Anyway, so while I think New Years propaganda is highly overrated--no, you're not going to give up chocolate this year, and that whole "lose 50 lbs. by the high school reunion in March" will last through January, and then you'll get chocolates for Valentine's Day, and that will be the end of that. So I have to say, the fact that inspiration has struck me to better myself has nothing to do with the New Year being recently celebrated.

If you're a SAHM like me, you'll have days where you're ready to take on the world. And then you have days where you take advantage of your free downloads off Netflix and watch 4 movies in one day until you realize that your husband (who shares the account) can see all the activity on the account when he's on his lunch break. So as soon as he gets home, you're bustling around, trying to look busy and convince him that's what you've been at all day. You know, if that's ever happened to you...
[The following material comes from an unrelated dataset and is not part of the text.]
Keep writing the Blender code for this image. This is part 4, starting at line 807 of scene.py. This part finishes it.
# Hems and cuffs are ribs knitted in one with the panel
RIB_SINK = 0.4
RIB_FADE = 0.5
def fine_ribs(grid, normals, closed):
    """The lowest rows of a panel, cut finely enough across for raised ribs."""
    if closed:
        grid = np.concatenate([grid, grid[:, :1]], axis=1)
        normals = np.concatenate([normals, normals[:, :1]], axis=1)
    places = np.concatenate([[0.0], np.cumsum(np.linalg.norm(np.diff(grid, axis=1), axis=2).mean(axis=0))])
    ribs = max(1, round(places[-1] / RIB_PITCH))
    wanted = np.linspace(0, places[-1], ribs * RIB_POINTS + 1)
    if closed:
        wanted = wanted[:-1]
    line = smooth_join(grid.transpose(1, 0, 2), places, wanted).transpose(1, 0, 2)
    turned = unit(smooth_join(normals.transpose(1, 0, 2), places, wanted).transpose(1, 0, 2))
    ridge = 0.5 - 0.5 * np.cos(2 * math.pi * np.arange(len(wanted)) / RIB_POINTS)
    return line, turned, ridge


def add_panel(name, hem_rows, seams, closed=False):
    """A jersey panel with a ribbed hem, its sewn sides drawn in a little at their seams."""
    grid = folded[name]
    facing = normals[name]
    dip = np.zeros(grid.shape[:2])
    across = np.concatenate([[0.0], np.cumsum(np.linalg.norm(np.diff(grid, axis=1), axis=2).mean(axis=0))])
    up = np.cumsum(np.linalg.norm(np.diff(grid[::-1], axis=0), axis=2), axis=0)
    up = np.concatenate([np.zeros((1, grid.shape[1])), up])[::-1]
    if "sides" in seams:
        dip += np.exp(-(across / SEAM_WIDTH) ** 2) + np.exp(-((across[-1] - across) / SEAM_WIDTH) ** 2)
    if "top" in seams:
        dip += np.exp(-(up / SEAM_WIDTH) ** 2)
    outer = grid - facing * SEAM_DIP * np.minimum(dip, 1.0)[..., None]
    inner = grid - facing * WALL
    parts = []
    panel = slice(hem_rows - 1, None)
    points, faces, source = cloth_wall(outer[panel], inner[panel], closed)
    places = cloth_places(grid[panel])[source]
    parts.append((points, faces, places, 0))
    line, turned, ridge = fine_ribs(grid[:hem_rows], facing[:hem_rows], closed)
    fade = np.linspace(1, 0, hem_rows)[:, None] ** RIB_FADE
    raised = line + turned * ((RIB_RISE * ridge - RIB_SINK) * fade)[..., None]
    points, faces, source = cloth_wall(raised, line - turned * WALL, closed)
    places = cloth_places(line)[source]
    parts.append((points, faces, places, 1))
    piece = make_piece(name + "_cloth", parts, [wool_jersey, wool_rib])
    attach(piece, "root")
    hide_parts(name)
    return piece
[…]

So, yesterday was a marathon movie day. I can't tell you how much of a lazy bones it makes me feel like. We have a pile of laundry in our bedroom that is blocking the entrance to the bedroom. I'm having to make dinner in the laundry room because there's no room on the kitchen counters. And instead of vacuuming the carpet, I just let the baby roll around in a velcro suit to pick up all the dog hair. And last night, I'd had enough. You'll NEVER guess when the inspiration hit. I was watching one of those movies you have to watch with the door locked and pray your husband never finds out about. NOT THAT KIND! The other kind. I don't mean steamy let's-take-our-clothes-off-even-though-I-forgot-your-last-name kind of movie. I mean the REALLY embarrassing kind of movie. I was watching Step Up 2 The Streets. Don't laugh! I am a sucker for "new kid at a prep school" kind of movies. And of course there's the cute guy, and then there's this awesome chick that will take on the 100 year old prep school so that she can just dance the way she wants to. Anything that roughly fits the format. Ooo, Center Stage--another winner in that department. I just love dance movies. The thing is, all of those movies have these very well toned girls in these cute leg warmers and off-the-shoulders 80s tops, and sweatbands. Ok, no sweatbands. But I would wear a sweatband if I danced.
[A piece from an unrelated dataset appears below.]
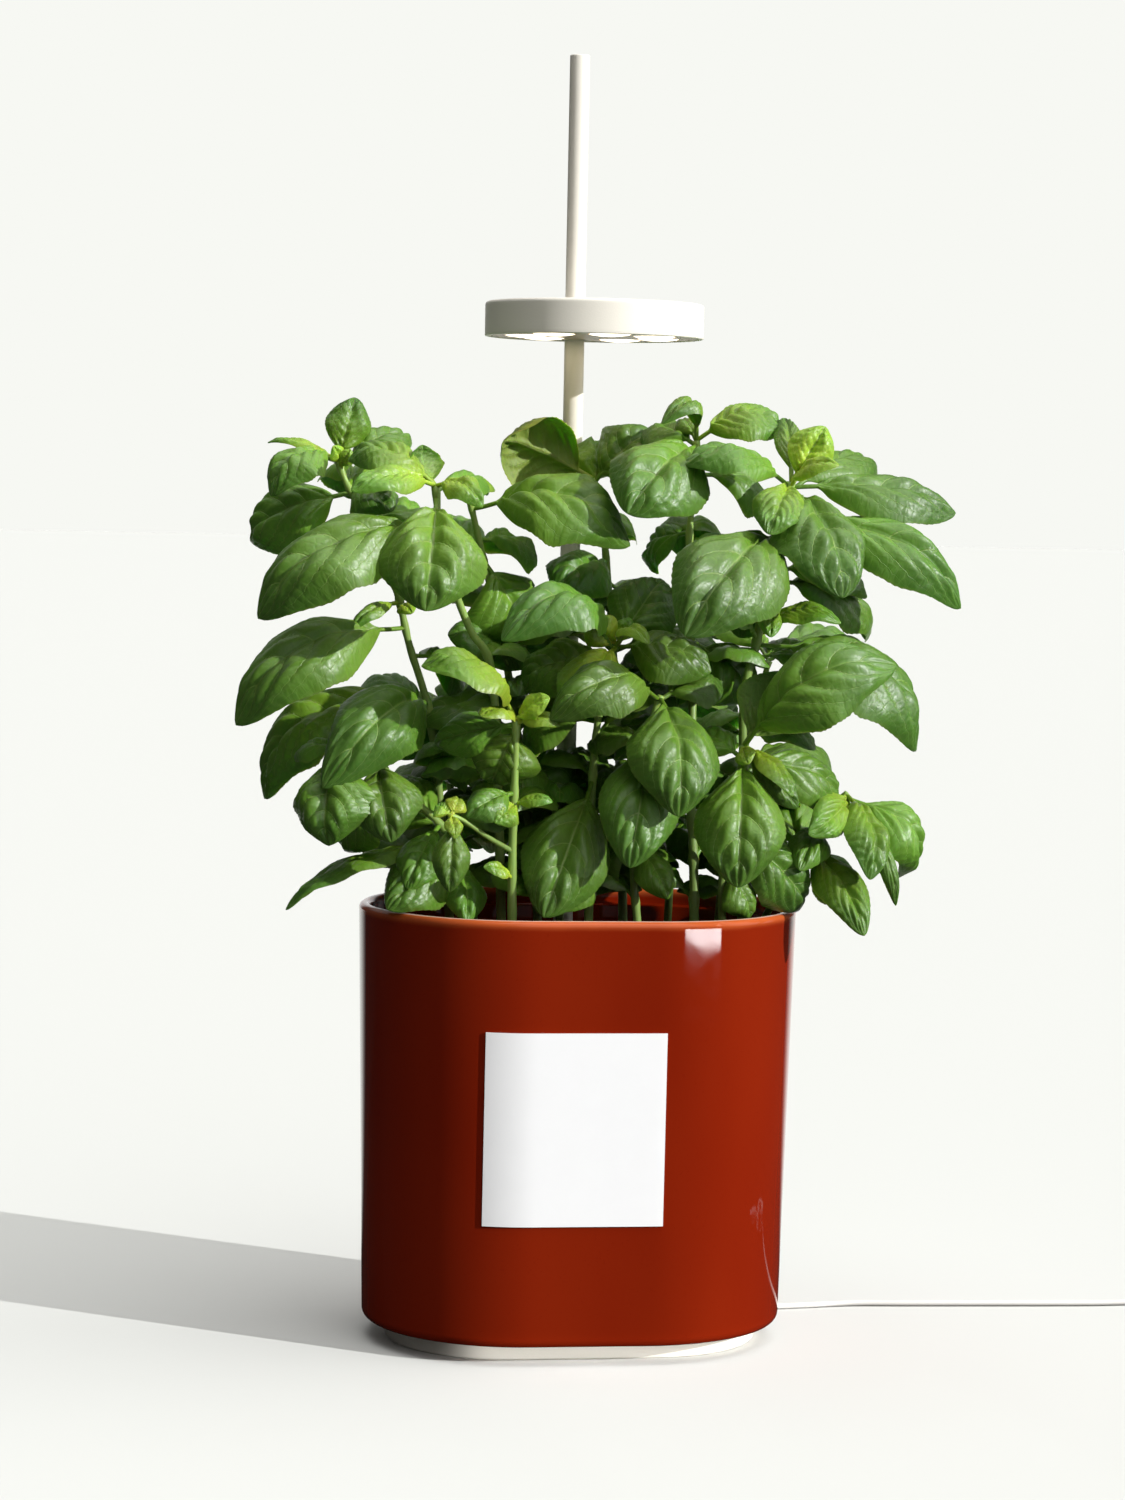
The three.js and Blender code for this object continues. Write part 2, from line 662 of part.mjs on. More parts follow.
function makeBushing() {
  const bottom = HEAD.bottom + BUSHING.lift;
  const sleeve = rod(BUSHING.radius, bottom, bottom + BUSHING.length, POLE_AXIS, ROUND_SIDES.pole);
  addPiece("head_bushing", sleeve.subtract(poleHole()), "bushing");
}

function makeCable() {
  const curve = new THREE.CatmullRomCurve3(CABLE_ROUTE.map((point) => new THREE.Vector3(...point)));
  const section = new THREE.Shape().absarc(0, 0, CABLE_RADIUS, 0, 2 * Math.PI);
  const options = { steps: CABLE_STEPS, extrudePath: curve, curveSegments: ROUND_SIDES.cable / 2 };
  addPiece("cable", solid(new THREE.ExtrudeGeometry(section, options)), "cable");

  const { x, y, middle, width, height, round } = COIL;
  const inner = middle - width / 2;
  const outer = middle + width / 2;
  const top = FLOOR_GAP + height;
  const ring = [
    [inner + round, FLOOR_GAP],
    [outer - round, FLOOR_GAP],
    [outer, FLOOR_GAP + round],
    [outer, top - round],
    [outer - round, top],
    [inner + round, top],
    [inner, top - round],
    [inner, FLOOR_GAP + round],
    [inner + round, FLOOR_GAP],
  ];
  addPiece("cable_coil", solid(turned(ring, ROUND_SIDES.coil).translate(x, y, 0)), "cable");
}

function makePlug() {
  const { start, tail, tailRadius, tipRadius, body, shell } = PLUG;
  const [x, y] = start;
  const middle = FLOOR_GAP + body[2] / 2;
  const lie = ([length, width, thickness], from) =>
    block([width, length, thickness], [x, y - from - length / 2, middle]);
  const sleeve = turned([[0, 0], [tipRadius, 0], [tailRadius, tail + 1], [0, tail + 1]], ROUND_SIDES.gland);
  const tailSolid = solid(sleeve.rotateX(Math.PI / 2).translate(x, y, middle));
  addPiece("plug_body", lie(body, tail).add(tailSolid), "cable");
  addPiece("plug_shell", lie(shell, tail + body[0] + GAP), "steel");
}

/** A closed body through rings of points that all have the same count, with a flat cap at each end. */
function loft(rings) {
  const count = rings[0].length;
  const corners = rings.flat().flatMap((point) => point.toArray());
  const index = [];
  for (let ring = 0; ring < rings.length - 1; ring++) {
    for (let i = 0; i < count; i++) {
      const a = ring * count + i;
      const b = ring * count + ((i + 1) % count);
      index.push(a, b, b + count, a, b + count, a + count);
    }
  }
  const last = (rings.length - 1) * count;
  for (let i = 1; i < count - 1; i++) {
    index.push(0, i + 1, i, last, last + i, last + i + 1);
  }
  const geometry = new THREE.BufferGeometry();
  geometry.setAttribute("position", new THREE.Float32BufferAttribute(corners, 3));
  geometry.setIndex(index);
  return solid(geometry);
}

/** The point at a share of the length of a line through points. */
function pointAlong(points, share) {
  const lengths = points.slice(1).map((point, i) => point.distanceTo(points[i]));
  let rest = share * lengths.reduce((sum, length) => sum + length, 0);
  let i = 0;
  while (i < lengths.length - 1 && rest > lengths[i]) {
    rest -= lengths[i];
    i += 1;
  }
  return points[i].clone().lerp(points[i + 1], Math.min(rest / lengths[i], 1));
}

/** A tapered stem along a line through points. */
function shootSolid(points, [footRadius, tipRadius]) {
  const rings = points.map((point, i) => {
    const before = points[Math.max(i - 1, 0)];
    const after = points[Math.min(i + 1, points.length - 1)];
    const along = after.clone().sub(before).normalize();
    const side = new THREE.Vector3(0, 1, 0).cross(along).normalize();
    const across = along.clone().cross(side);
    const radius = THREE.MathUtils.lerp(footRadius, tipRadius, i / (points.length - 1));
    return Array.from({ length: STEM_SIDES }, (_, k) => {
      const angle = (2 * Math.PI * k) / STEM_SIDES;
      return point
        .clone()
        .addScaledVector(side, radius * Math.cos(angle))
        .addScaledVector(across, radius * Math.sin(angle));
    });
  });
  return loft(rings);
}

/** Half of a blade's width at a share of its length, as a share of its greatest half width. */
function ovate(share) {
  return Math.sin(Math.PI * share ** 0.78) ** 0.72 * (1 - 0.12 * share ** 4);
}

/** One leaf: a narrow stalk that widens into an arched blade, whose edges hang and rise in waves. */
function leafSolid(base, reachArray, width, roll, arch) {
  const reach = new THREE.Vector3(...reachArray);
  const length = reach.length();
  const along = reach.clone().normalize();
  const level = new THREE.Vector3(reach.x, reach.y, 0).normalize();
  const up = new THREE.Vector3(0, 0, 1).addScaledVector(level, LEAF.lean);
  up.addScaledVector(along, -up.dot(along)).normalize();
  up.applyAxisAngle(along, THREE.MathUtils.degToRad(roll));
  const side = along.clone().cross(up);
  const rise = 4 * arch * length;

  const bladeRows = BLADE_ROWS.find(([least]) => length > least)[1];
  const shares = [0, LEAF.petiole, ...bladeRows.map((u) => LEAF.petiole + (1 - LEAF.petiole) * u), 1];
  const rows = shares.map((share, row) => {
    const onBlade = (share - LEAF.petiole) / (1 - LEAF.petiole);
    const isStalk = onBlade <= 0;
    const isTip = share === 1;
    const half = isStalk ? LEAF.stalk : Math.max(LEAF.stalk * (1 - onBlade), (width / 2) * ovate(onBlade));
    const slope = along.clone().addScaledVector(up, 4 * arch * (1 - 2 * share)).normalize();
    const normal = up.clone().addScaledVector(slope, -slope.dot(up)).normalize();
    const middle = base
      .clone()
      .addScaledVector(along, length * share)
      .addScaledVector(up, rise * share * (1 - share));
    const lift = (isStalk ? LEAF.stalkThickness : LEAF.thickness) / 2;
    const hang = (LEAF.fold + (row % 2 ? LEAF.wave : -LEAF.wave)) * half;
    return [lift, -lift].map((height) => {
      const centre = middle.clone().addScaledVector(normal, height);
      const edge = (across) =>
        centre
          .clone()
          .addScaledVector(side, across * half)
          .addScaledVector(normal, -hang);
      if (isTip) return [centre, centre, centre];
      const right = edge(1);
      return [edge(-1), isStalk || length < LEAST_FOLDED ? right : centre, right];
    });
  });
  return solid(bladeGeometry(rows));
}

/**
 * A closed blade from rows of [top, under] lines, each of a left, middle and right point. The middle
 * point of a stalk's line is its right one, and the three points of the tip's line are one point.
 */
function bladeGeometry(rows) {
  const corners = [];
  const addFace = (...face) => {
    if (new Set(face).size === face.length) corners.push(...face.flatMap((point) => point.toArray()));
  };
  for (let i = 1; i < rows.length; i++) {
    for (const side of [0, 1]) {
      const [left, middle, right] = rows[i - 1][side];
      const [nextLeft, nextMiddle, nextRight] = rows[i][side];
      const faces = [
        [left, middle, nextLeft],
        [middle, nextMiddle, nextLeft],
        [middle, right, nextRight],
        [middle, nextRight, nextMiddle],
      ];
      faces.forEach((face) => addFace(...(side === 0 ? face : face.reverse())));
    }
    for (const edge of [0, 2]) {
      const [top, under] = rows[i - 1].map((line) => line[edge]);
      const [nextTop, nextUnder] = rows[i].map((line) => line[edge]);
      const faces = [
        [top, nextTop, nextUnder],
        [top, nextUnder, under],
      ];
      faces.forEach((face) => addFace(...(edge === 0 ? face : face.reverse())));
    }
  }
  const [[topLeft, , topRight], [underLeft, , underRight]] = rows[0];
  addFace(topLeft, underLeft, topRight);
  addFace(topRight, underLeft, underRight);
  const geometry = new THREE.BufferGeometry();
  geometry.setAttribute("position", new THREE.Float32BufferAttribute(corners, 3));
  return geometry;
}

function makeStems() {
  for (const [name, shoots] of Object.entries(STEMS)) {
    const pieces = shoots.flatMap(({ path, radii, leaves }) => {
      const points = path.map((point) => new THREE.Vector3(...point));
      const blades = leaves.map(([at, ...leaf]) => leafSolid(pointAlong(points, at), ...leaf));
      return [shootSolid(points, radii), ...blades];
    });
    addPiece(name, wasm.Manifold.union(pieces), "basil");
  }
}

makeBase();
makePot();
makeLabel();
makeSoil();
makePole();
makeBushing();
makeHeadShell();
makeHeadInside();
makeCable();
makePlug();
makeStems();

export default part;
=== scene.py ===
"""A potted basil plant on its lamp stand, finished around the solids of the construction.

Sizes in the classes are millimetres in the frame of the construction: +Z up, +X to the right, -Y to the
front, the origin under the middle of the base plate. Meshes are made in metres.
"""

from __future__ import annotations

import logging
import math
import random
from collections.abc import Callable, Iterable, Sequence
from dataclasses import dataclass
from enum import Enum
from functools import cache

import bpy
import numpy as np
from mathutils import Matrix, Vector


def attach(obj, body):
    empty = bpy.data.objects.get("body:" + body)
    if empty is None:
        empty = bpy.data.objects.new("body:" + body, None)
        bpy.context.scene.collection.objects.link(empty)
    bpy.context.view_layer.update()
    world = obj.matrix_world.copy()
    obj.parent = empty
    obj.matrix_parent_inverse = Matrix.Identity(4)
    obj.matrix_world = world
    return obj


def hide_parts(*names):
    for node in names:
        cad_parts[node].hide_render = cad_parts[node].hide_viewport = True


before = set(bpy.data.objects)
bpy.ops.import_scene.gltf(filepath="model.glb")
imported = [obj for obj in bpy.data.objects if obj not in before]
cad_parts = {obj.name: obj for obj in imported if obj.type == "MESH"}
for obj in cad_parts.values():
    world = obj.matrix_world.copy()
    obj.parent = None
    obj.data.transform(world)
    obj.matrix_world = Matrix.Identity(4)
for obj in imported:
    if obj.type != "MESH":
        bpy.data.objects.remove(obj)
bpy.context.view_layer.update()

LOG = logging.getLogger("basil")
MM = 0.001
GAP = 0.3
CREASE = 40
TURN = 2 * math.pi
POLE = (0, 48)
EYE = (-242.36, -1659.47, 384.11)

Point = tuple[float, float, float]
Profile = Sequence[tuple[float, float]]
Colour = tuple[float, float, float]
Array = np.ndarray
Piece = bpy.types.Object
Socket = bpy.types.NodeSocket
Node = bpy.types.Node
Tree = bpy.types.NodeTree


def linear(colour: Colour) -> tuple[float, float, float, float]:
    """Turn a display colour into the linear one that a shader takes.

    Args:
        colour: Red, green and blue from 0 to 255.

    Returns:
        Linear red, green and blue, and an alpha of 1.
    """
    shares = (channel / 255 for channel in colour)
    red, green, blue = (s / 12.92 if s <= 0.04045 else ((s + 0.055) / 1.055) ** 2.4 for s in shares)
    return red, green, blue, 1.0


# ---------------------------------------------------------------- meshes


def circle_plan(radius: float, count: int = 96) -> Array:
    """Points of a circle about the origin, anticlockwise seen from above."""
    turn = np.arange(count) * 2 * np.pi / count
    return radius * np.column_stack((np.cos(turn), np.sin(turn)))


def circle(count: int) -> Callable[[float], Array]:
    """The plan of a circle with a number of points."""
    return lambda radius: circle_plan(radius, count)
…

So after watching that, I just realize how sedentary a lifestyle I live. I mean, I'm constantly achey and sore, but I sit at the computer most of my day. And my mom is incredulous at all the things my daughter gets into but...now that she's more mobile (the baby, not my mom), it's getting potentially dangerous. And I'm blown away that even though I've been dieting, I don't feel thinner. And last time I totally did. But last time I was walking at least once a day, and trying to do the elliptical 30 minutes a few times/week. And last night I determined it was time to get back to it. Let's get physical.

So every morning I'm going to do some sort of up and at em routine--elliptical, crunches, anything. I even have a big workout ball from when I had the baby. It will be so much easier when it gets warm because we love taking walks. But I am not waiting! It's time to feel better! It's time to be the mom my daughter needs! It's time to lose the weight that's bugging me!

Ok, I need to go take a breather. All those exclamation points wore me out.